This is post is taken from the Frequently Asked Questions.

This question should be discussed with the help of your financial advisor. Most likely your financial advisor will advise you stay away from bitcoin and the other cryptocurrencies. Some might say that you can put a small amount into bitcoin if you have a small portion of your portfolio devoted to “play money,” while others might suggest a 1-2% allocation off the bat.

What you don’t want to happen is that you decide to go all in before you truly understand the space, experience a large downward move, and then become disillusioned with Bitcoin. Once you have gone down the rabbit hole, then you will appreciate a drop in prices because it allows you to buy more bitcoin for your money.

Today Bitcoin is still considered a risky investment and, therefore, is quite volatile. For a discussion about bitcoin volatility, please see the question above. It can make big moves up (or down) in price. As such, you should not put more into bitcoin than you are comfortable with. Bitcoin has historically made 80% corrections. It has always bounced back, but you should be prepared for large moves down like this.
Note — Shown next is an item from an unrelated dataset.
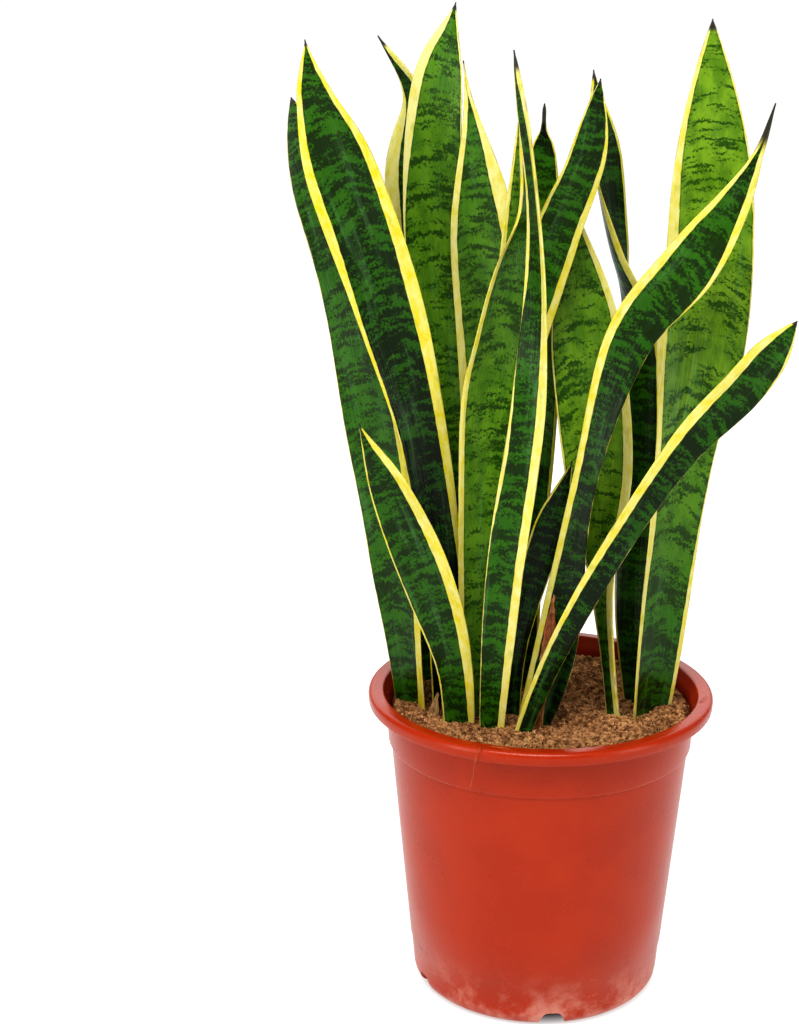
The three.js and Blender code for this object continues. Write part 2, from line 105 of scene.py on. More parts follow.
def pot_profile():
    """Section of the pot from the middle of its pad, out and up, and back down inside, in mm."""
    ledge_low = wall_radius(LEDGE_HEIGHT) - LEDGE_DEPTH
    slope_end = PAD_RADIUS + PAD_SLOPE
    # The underside: pad, raised floor and foot ring.
    outline = [(0, 0), (PAD_RADIUS, 0), (slope_end, FLOOR_HEIGHT), (FLOOR_RADIUS, FLOOR_HEIGHT)]
    outline += quarter((FLOOR_RADIUS, FLOOR_HEIGHT), (75.2, 8.6), "r", 3)
    outline += quarter((75.2, 8.6), (66.6, 1.8), "z", 5)
    outline += [(66.6, 0.4), (67.0, 0), (68.4, 0)]
    outline += quarter((68.4, 0), (76.6, FOOT_TOP), "r", 8)
    # The outside: stacking ledge, wall, collar, and the lip that hangs from the rolled rim.
    outline += [(ledge_low, LEDGE_HEIGHT - 0.4), (wall_radius(LEDGE_HEIGHT), LEDGE_HEIGHT + 0.4)]
    outline += [(wall_radius(z), z) for z in (60, 95, 130)]
    outline += [(90.9, COLLAR_FOOT - 0.3), (91.3, COLLAR_FOOT), (92.3, COLLAR_FOOT + 0.9)]
    outline += [(92.65, COLLAR_FOOT + 1.8), (93.5, 172), (94.1, LIP_FOOT - 1.2)]
    outline += [(94.3, 185.6), (95, 187), (96.4, 187.6), (102, 187.6), (103, 187), (103.3, 186)]
    outline += [(103.3, LIP_FOOT + 0.4), (103.6, LIP_FOOT), (104.4, LIP_FOOT)]
    outline += [(104.75, LIP_FOOT + 0.5), (RIM_RADIUS, 186.8)]
    outline += quarter((RIM_RADIUS, 186.8), (101.9, POT_HEIGHT), "z", 7)
    outline += [(99.4, 189.9), (97.2, POT_HEIGHT)]
    outline += quarter((97.2, POT_HEIGHT), (95.5, 188.4), "r", 4)
    # The inside: collar, wall, floor and pad.
    outline += [(93.4, 184.5), (92.4, LIP_FOOT - 1.4), (91.7, 172), (90.85, COLLAR_FOOT + 1.6)]
    outline += [(90.4, COLLAR_FOOT + 0.4), (89.3, COLLAR_FOOT - 0.8), (89.1, COLLAR_FOOT - 2)]
    outline += [(wall_radius(90) - WALL, 90), (wall_radius(16) - WALL, 16)]
    outline += quarter((wall_radius(16) - WALL, 16), (71.5, FLOOR_HEIGHT + WALL), "z", 5)
    outline += [(slope_end - 0.7, FLOOR_HEIGHT + WALL), (PAD_RADIUS - 0.7, WALL), (0, WALL)]
    return outline


def revolve(outline, sides):
    """A closed solid of revolution from a section whose first and last points are on the axis."""
    mesh = bmesh.new()
    turns = [2 * math.pi * j / sides for j in range(sides)]
    rings = []
    for r, z in outline:
        if r == 0:
            rings.append([mesh.verts.new((0, 0, z * MM))])
            continue
        rings.append([mesh.verts.new((r * MM * math.cos(a), r * MM * math.sin(a), z * MM))
                      for a in turns])
    for low, high in zip(rings, rings[1:]):
        for j in range(sides):
            a, b = low[j % len(low)], low[(j + 1) % len(low)]
            c, d = high[(j + 1) % len(high)], high[j % len(high)]
            mesh.faces.new(list(dict.fromkeys([a, b, c, d])))
    bmesh.ops.recalc_face_normals(mesh, faces=mesh.faces)
    return mesh


def object_of(mesh, name):
    """A new object at the origin from a bmesh."""
    data = bpy.data.meshes.new(name)
    mesh.to_mesh(data)
    mesh.free()
    made = bpy.data.objects.new(name, data)
    bpy.context.scene.collection.objects.link(made)
    return made


def prism(outline, depth, matrix):
    """A closed prism: an outline in its own x and z, in mm, drawn out along y from 0 to depth."""
    mesh = bmesh.new()
    front = [mesh.verts.new(matrix @ Vector((x * MM, 0, z * MM))) for x, z in outline]
    back = [mesh.verts.new(matrix @ Vector((x * MM, depth * MM, z * MM))) for x, z in outline]
    mesh.faces.new(front)
    mesh.faces.new(back[::-1])
    for i in range(len(outline)):
        j = (i + 1) % len(outline)
        mesh.faces.new([front[j], front[i], back[i], back[j]])
    bmesh.ops.recalc_face_normals(mesh, faces=mesh.faces)
    return mesh


def evaluated(thing):
    """The object's mesh with its modifiers in it, in place of the old mesh and the modifiers."""
    depsgraph = bpy.context.evaluated_depsgraph_get()
    made = bpy.data.meshes.new_from_object(thing.evaluated_get(depsgraph))
    thing.modifiers.clear()
    thing.data = made


def cut(thing, cutters):
    """Cuts closed solids out of an object."""
    for cutter in cutters:
        tool = object_of(cutter, "cutter")
        boolean = thing.modifiers.new("cut", "BOOLEAN")
        boolean.operation = "DIFFERENCE"
        boolean.solver = "EXACT"
        boolean.object = tool
        evaluated(thing)
        bpy.data.objects.remove(tool)


def notch_cutters():
    """Arched prisms through the foot ring, one for each drain notch."""
    arch = NOTCH_OUTLINE + [(-x, z) for x, z in reversed(NOTCH_OUTLINE)]
    outside = Matrix.Translation((0, -NOTCH_START * MM, 0))
    for k in range(NOTCH_COUNT):
        turn = Matrix.Rotation(math.radians(NOTCH_TURN + k * 360 / NOTCH_COUNT), 4, "Z")
        yield prism(arch, NOTCH_REACH, turn @ outside)


def drain_cutters():
    """Round plugs through the raised floor, one for each drain hole."""
    ring = [2 * math.pi * j / DRAIN_HOLE_SIDES for j in range(DRAIN_HOLE_SIDES)]
    circle = [(DRAIN_HOLE_RADIUS * math.cos(a), DRAIN_HOLE_RADIUS * math.sin(a)) for a in ring]
    upright = Matrix.Rotation(math.pi / 2, 4, "X")
    for k in range(DRAIN_HOLES):
        a = 2 * math.pi * k / DRAIN_HOLES
        place = Vector((DRAIN_HOLE_CIRCLE * math.sin(a), DRAIN_HOLE_CIRCLE * math.cos(a),
                        FLOOR_HEIGHT - DRAIN_PLUG_BELOW))
        yield prism(circle, DRAIN_PLUG_HEIGHT, Matrix.Translation(place * MM) @ upright)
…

The Nakamoto Portfolio has a tool called Portfolio Analytics where you can plug in your current portfolio allocation and see what the results of adding bitcoin to it would have been. You can also select from common preset portfolio allocations, such as All Seasons or the classic 60/40.
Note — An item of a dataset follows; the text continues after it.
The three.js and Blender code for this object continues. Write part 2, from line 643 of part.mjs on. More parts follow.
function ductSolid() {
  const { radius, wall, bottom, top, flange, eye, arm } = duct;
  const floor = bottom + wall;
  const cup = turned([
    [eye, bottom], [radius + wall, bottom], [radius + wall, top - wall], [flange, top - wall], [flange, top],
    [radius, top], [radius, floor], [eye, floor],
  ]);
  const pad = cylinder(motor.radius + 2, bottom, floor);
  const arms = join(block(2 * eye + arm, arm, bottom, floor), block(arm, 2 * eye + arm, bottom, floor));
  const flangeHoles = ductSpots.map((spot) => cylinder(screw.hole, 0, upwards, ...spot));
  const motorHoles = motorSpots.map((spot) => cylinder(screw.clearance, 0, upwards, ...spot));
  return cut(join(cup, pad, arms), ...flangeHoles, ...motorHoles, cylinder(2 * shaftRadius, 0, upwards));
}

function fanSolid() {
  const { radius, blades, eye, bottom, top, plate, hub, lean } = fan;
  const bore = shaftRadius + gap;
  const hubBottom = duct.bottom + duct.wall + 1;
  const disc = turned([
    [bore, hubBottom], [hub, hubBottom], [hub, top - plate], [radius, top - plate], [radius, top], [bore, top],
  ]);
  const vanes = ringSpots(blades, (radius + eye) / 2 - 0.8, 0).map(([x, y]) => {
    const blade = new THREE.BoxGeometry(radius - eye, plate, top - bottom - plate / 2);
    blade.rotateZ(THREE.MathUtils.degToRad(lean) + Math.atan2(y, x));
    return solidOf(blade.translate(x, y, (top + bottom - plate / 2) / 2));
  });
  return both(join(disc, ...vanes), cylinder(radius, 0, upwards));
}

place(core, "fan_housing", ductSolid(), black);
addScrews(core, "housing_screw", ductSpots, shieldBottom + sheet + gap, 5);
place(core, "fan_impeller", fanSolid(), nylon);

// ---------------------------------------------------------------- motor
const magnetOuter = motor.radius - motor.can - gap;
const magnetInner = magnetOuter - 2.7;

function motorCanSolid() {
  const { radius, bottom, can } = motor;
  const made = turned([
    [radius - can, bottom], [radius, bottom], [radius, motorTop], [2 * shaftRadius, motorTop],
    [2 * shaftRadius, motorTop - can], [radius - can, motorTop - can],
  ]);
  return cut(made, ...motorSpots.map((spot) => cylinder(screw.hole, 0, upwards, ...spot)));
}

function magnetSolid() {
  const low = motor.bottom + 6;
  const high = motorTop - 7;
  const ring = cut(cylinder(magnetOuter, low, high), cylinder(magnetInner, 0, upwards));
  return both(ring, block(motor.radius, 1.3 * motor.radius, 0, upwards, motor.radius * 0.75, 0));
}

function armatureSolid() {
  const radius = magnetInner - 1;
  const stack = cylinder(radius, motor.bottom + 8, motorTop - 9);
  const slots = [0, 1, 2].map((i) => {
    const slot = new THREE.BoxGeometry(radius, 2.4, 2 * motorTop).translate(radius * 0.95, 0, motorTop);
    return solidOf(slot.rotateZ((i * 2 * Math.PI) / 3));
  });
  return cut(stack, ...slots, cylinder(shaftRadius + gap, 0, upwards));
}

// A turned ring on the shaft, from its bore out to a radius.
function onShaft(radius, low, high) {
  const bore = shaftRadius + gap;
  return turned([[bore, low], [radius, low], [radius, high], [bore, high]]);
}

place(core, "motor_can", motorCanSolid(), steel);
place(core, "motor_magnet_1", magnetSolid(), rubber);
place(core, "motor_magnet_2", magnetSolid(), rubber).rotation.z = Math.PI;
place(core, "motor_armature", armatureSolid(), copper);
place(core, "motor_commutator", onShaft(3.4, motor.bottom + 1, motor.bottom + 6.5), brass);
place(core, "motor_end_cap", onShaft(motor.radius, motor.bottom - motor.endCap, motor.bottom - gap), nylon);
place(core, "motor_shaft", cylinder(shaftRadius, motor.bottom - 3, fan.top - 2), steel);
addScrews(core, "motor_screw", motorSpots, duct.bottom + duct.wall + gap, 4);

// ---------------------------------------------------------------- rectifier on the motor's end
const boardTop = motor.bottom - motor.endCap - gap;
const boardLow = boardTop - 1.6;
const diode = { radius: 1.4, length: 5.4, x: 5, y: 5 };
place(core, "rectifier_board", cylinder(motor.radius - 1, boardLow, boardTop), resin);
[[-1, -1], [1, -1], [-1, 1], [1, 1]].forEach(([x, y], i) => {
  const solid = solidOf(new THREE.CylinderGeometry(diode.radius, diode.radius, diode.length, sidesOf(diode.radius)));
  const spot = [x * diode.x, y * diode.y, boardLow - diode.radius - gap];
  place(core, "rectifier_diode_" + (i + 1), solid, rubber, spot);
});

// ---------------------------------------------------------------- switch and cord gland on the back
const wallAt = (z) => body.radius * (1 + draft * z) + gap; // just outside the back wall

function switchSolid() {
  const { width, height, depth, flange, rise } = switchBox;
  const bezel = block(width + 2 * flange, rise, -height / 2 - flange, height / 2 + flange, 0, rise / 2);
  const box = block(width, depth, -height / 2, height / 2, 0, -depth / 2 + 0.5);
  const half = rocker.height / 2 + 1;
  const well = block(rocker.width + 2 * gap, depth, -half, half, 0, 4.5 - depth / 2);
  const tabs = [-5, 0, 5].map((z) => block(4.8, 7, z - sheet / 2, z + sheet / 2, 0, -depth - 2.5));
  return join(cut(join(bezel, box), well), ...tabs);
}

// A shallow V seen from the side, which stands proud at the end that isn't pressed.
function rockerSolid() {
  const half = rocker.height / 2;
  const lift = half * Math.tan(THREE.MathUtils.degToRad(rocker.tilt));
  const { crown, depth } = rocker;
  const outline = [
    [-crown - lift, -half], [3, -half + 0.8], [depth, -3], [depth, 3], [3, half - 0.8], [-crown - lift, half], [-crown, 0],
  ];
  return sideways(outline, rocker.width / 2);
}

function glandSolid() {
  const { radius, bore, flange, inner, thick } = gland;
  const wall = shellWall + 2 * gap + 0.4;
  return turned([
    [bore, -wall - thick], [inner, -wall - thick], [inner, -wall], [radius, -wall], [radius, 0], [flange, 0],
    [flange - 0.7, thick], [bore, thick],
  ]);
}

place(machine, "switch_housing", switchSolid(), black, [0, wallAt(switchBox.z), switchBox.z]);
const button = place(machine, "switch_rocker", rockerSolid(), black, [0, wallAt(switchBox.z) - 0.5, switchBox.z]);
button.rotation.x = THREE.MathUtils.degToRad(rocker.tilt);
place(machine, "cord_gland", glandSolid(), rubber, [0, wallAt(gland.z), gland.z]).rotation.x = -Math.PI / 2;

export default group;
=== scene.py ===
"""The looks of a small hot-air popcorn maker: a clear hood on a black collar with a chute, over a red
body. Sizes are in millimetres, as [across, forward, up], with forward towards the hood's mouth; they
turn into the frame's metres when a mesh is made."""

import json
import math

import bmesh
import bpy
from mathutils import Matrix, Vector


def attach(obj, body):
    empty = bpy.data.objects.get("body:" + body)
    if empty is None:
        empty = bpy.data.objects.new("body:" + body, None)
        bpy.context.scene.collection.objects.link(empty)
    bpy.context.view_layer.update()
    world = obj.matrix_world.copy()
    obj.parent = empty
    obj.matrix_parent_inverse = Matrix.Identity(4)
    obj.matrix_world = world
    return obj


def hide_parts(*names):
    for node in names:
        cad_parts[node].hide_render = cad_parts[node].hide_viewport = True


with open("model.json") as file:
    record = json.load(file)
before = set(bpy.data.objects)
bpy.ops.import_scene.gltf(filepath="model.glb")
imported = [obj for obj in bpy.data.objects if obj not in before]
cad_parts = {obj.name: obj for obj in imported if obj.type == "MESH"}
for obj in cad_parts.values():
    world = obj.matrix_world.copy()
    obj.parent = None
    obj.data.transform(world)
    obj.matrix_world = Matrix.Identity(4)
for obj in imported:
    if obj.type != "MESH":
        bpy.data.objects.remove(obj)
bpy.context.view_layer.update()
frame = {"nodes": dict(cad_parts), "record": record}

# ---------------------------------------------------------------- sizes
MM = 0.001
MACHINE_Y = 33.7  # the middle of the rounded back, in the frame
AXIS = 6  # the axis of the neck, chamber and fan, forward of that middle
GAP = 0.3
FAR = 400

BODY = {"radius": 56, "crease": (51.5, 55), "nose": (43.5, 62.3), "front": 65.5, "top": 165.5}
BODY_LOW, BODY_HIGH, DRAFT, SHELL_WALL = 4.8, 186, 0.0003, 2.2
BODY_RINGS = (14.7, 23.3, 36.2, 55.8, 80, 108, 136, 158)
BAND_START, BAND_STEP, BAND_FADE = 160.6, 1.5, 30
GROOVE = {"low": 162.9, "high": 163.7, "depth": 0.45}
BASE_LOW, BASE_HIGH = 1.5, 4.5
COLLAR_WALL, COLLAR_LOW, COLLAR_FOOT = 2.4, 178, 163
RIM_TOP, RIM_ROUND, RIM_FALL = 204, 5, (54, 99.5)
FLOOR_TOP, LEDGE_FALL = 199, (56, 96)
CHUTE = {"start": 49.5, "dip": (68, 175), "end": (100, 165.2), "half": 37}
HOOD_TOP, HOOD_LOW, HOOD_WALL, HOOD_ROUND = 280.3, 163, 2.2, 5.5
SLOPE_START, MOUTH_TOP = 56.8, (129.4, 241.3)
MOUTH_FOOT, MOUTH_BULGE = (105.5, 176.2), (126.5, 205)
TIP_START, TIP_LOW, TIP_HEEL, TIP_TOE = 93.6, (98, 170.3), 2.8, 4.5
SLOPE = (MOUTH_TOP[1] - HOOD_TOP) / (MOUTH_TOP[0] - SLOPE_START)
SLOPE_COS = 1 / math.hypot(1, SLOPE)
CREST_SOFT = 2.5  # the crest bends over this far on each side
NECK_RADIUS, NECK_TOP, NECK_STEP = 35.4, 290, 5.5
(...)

It gives returns, drawdowns, Sharpe ratios, volatility values, etc. And it shows you what happens when you put a 1%, 5%, or 10% allocation to bitcoin. You enter your current or historical allocations to stock, bonds, ETFs, or mutual funds. You can set to not rebalance and let things change allocation percent based on performance or rebalance at a certain interval. What this shows is that unless you pick a specific stock at a specific timeframe (like buying Nvidia at its recent low and then holding through its high), the higher allocation to bitcoin helps reduce volatility, increase Sharpe ratio, and increase returns without worsening draw downs.

Here is a portfolio showing what would have happened if you had a portfolio that was 100% allocated to AAPL in December 2015 and then the effects of adding a 1%, 5%, or 10% allocation of BTC to that portfolio. The rebalancing happens semi-annually. A 10% allocation rebalanced semi-annually to bitcoin would have had a 5 year return of 350% versus 271% with AAPL alone. Volatility would have been essentially unchanged with both allocations at 28%, average drawdown about the same at 8.06% for AAPL and 7.7% for portfolio with bitcoin, and even no change in maximum drawdown with AAPL alone at 38.5% and bitcoin allocation at 37.8%. You get better returns with the same volatility and drawdowns.

This would be a good tool to use and tweak to your level of risk tolerance. It is written in a language that financial advisors will understand and would be a good one to share with them.

For me, other than having enough US dollars available to pay for bills on a monthly basis, I feel more comfortable having nearly all of my portfolio in bitcoin because it should trend upward quite significantly; holding the US dollar is a guaranteed loss of purchasing power.